> [Supplied material]
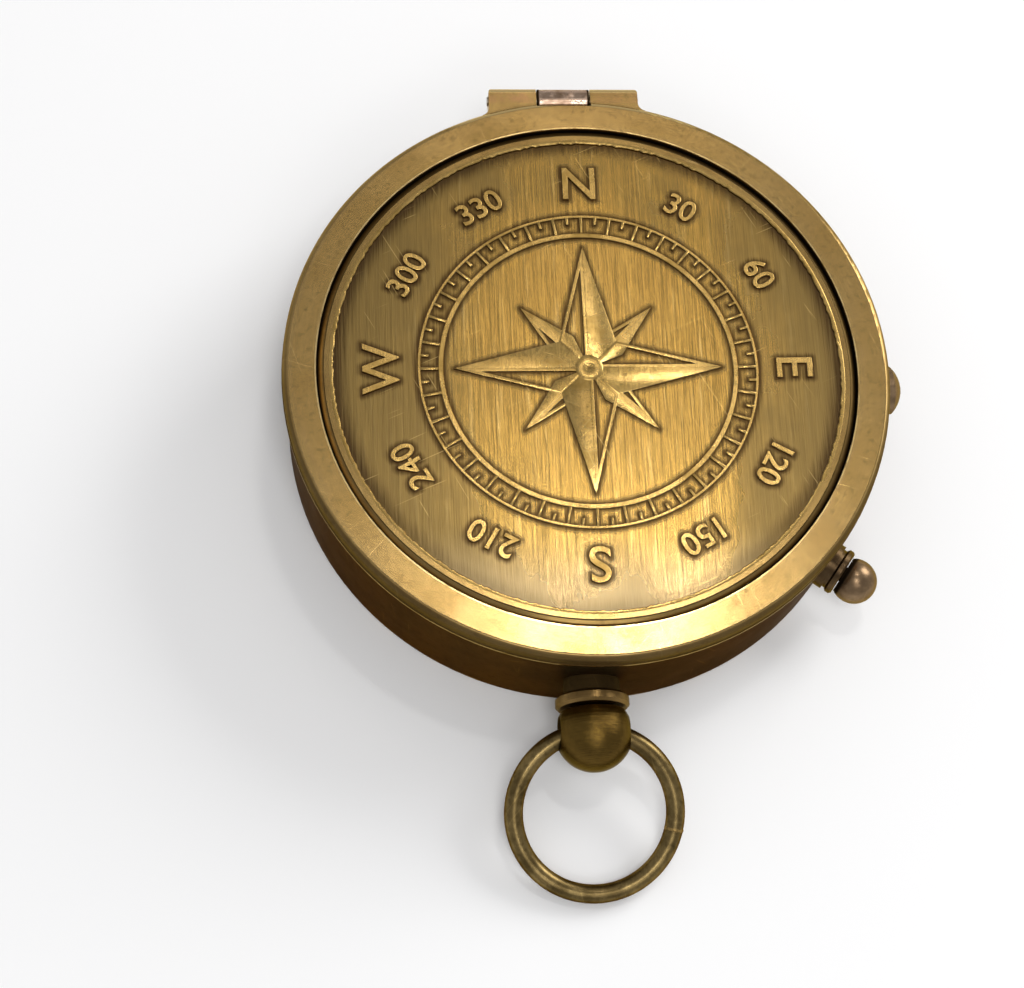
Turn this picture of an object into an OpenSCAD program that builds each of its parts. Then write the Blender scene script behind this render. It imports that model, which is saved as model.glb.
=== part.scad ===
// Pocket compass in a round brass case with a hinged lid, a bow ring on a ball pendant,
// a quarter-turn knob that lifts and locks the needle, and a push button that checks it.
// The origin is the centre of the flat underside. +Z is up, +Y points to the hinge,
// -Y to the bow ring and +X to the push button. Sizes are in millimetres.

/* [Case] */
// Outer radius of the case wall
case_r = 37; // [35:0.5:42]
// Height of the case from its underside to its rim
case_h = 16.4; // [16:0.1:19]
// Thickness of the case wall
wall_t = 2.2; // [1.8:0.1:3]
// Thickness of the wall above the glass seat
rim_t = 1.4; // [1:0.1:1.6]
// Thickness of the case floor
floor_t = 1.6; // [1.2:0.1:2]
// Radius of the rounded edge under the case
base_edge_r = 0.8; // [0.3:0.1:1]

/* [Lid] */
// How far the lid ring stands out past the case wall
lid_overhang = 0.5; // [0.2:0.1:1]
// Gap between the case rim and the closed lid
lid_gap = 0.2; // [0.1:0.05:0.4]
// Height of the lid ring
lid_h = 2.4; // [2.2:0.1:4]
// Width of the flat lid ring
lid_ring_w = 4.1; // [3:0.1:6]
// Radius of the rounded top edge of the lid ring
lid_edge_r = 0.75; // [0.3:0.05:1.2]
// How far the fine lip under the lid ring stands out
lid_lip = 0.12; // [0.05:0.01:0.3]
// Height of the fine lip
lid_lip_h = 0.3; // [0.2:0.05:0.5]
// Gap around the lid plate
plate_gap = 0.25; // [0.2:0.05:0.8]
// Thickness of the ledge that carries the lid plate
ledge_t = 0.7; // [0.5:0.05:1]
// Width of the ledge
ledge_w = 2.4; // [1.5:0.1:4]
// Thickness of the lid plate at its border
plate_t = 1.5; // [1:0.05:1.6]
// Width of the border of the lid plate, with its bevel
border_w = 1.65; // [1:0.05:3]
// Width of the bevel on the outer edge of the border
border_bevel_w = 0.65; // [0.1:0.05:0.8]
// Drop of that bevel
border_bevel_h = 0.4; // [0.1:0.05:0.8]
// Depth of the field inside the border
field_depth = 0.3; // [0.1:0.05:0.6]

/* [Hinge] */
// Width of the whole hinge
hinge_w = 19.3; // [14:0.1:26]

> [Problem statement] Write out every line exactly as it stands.

> [Task answer]
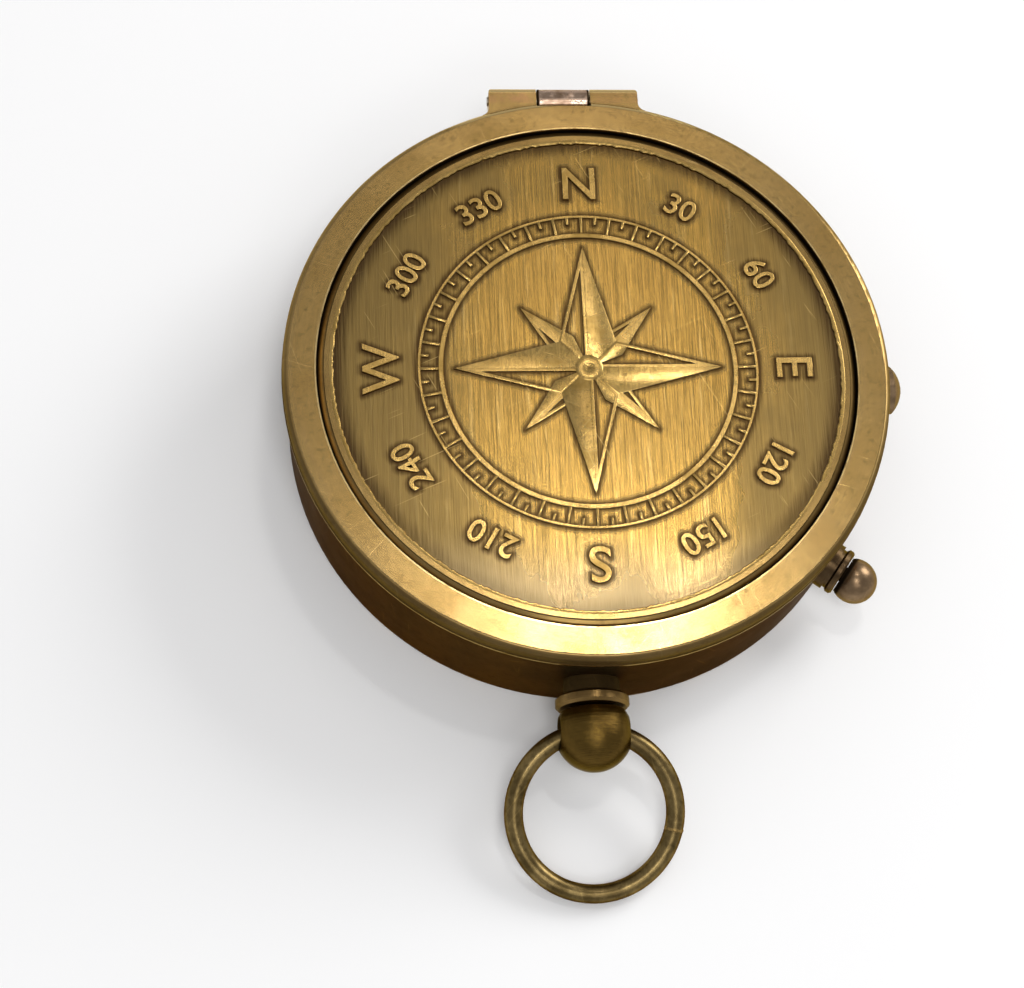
Turn this picture of an object into an OpenSCAD program that builds each of its parts. Then write the Blender scene script behind this render. It imports that model, which is saved as model.glb.
=== part.scad ===
// Pocket compass in a round brass case with a hinged lid, a bow ring on a ball pendant,
// a quarter-turn knob that lifts and locks the needle, and a push button that checks it.
// The origin is the centre of the flat underside. +Z is up, +Y points to the hinge,
// -Y to the bow ring and +X to the push button. Sizes are in millimetres.

/* [Case] */
// Outer radius of the case wall
case_r = 37; // [35:0.5:42]
// Height of the case from its underside to its rim
case_h = 16.4; // [16:0.1:19]
// Thickness of the case wall
wall_t = 2.2; // [1.8:0.1:3]
// Thickness of the wall above the glass seat
rim_t = 1.4; // [1:0.1:1.6]
// Thickness of the case floor
floor_t = 1.6; // [1.2:0.1:2]
// Radius of the rounded edge under the case
base_edge_r = 0.8; // [0.3:0.1:1]

/* [Lid] */
// How far the lid ring stands out past the case wall
lid_overhang = 0.5; // [0.2:0.1:1]
// Gap between the case rim and the closed lid
lid_gap = 0.2; // [0.1:0.05:0.4]
// Height of the lid ring
lid_h = 2.4; // [2.2:0.1:4]
// Width of the flat lid ring
lid_ring_w = 4.1; // [3:0.1:6]
// Radius of the rounded top edge of the lid ring
lid_edge_r = 0.75; // [0.3:0.05:1.2]
// How far the fine lip under the lid ring stands out
lid_lip = 0.12; // [0.05:0.01:0.3]
// Height of the fine lip
lid_lip_h = 0.3; // [0.2:0.05:0.5]
// Gap around the lid plate
plate_gap = 0.25; // [0.2:0.05:0.8]
// Thickness of the ledge that carries the lid plate
ledge_t = 0.7; // [0.5:0.05:1]
// Width of the ledge
ledge_w = 2.4; // [1.5:0.1:4]
// Thickness of the lid plate at its border
plate_t = 1.5; // [1:0.05:1.6]
// Width of the border of the lid plate, with its bevel
border_w = 1.65; // [1:0.05:3]
// Width of the bevel on the outer edge of the border
border_bevel_w = 0.65; // [0.1:0.05:0.8]
// Drop of that bevel
border_bevel_h = 0.4; // [0.1:0.05:0.8]
// Depth of the field inside the border
field_depth = 0.3; // [0.1:0.05:0.6]

/* [Hinge] */
// Width of the whole hinge
hinge_w = 19.3; // [14:0.1:26]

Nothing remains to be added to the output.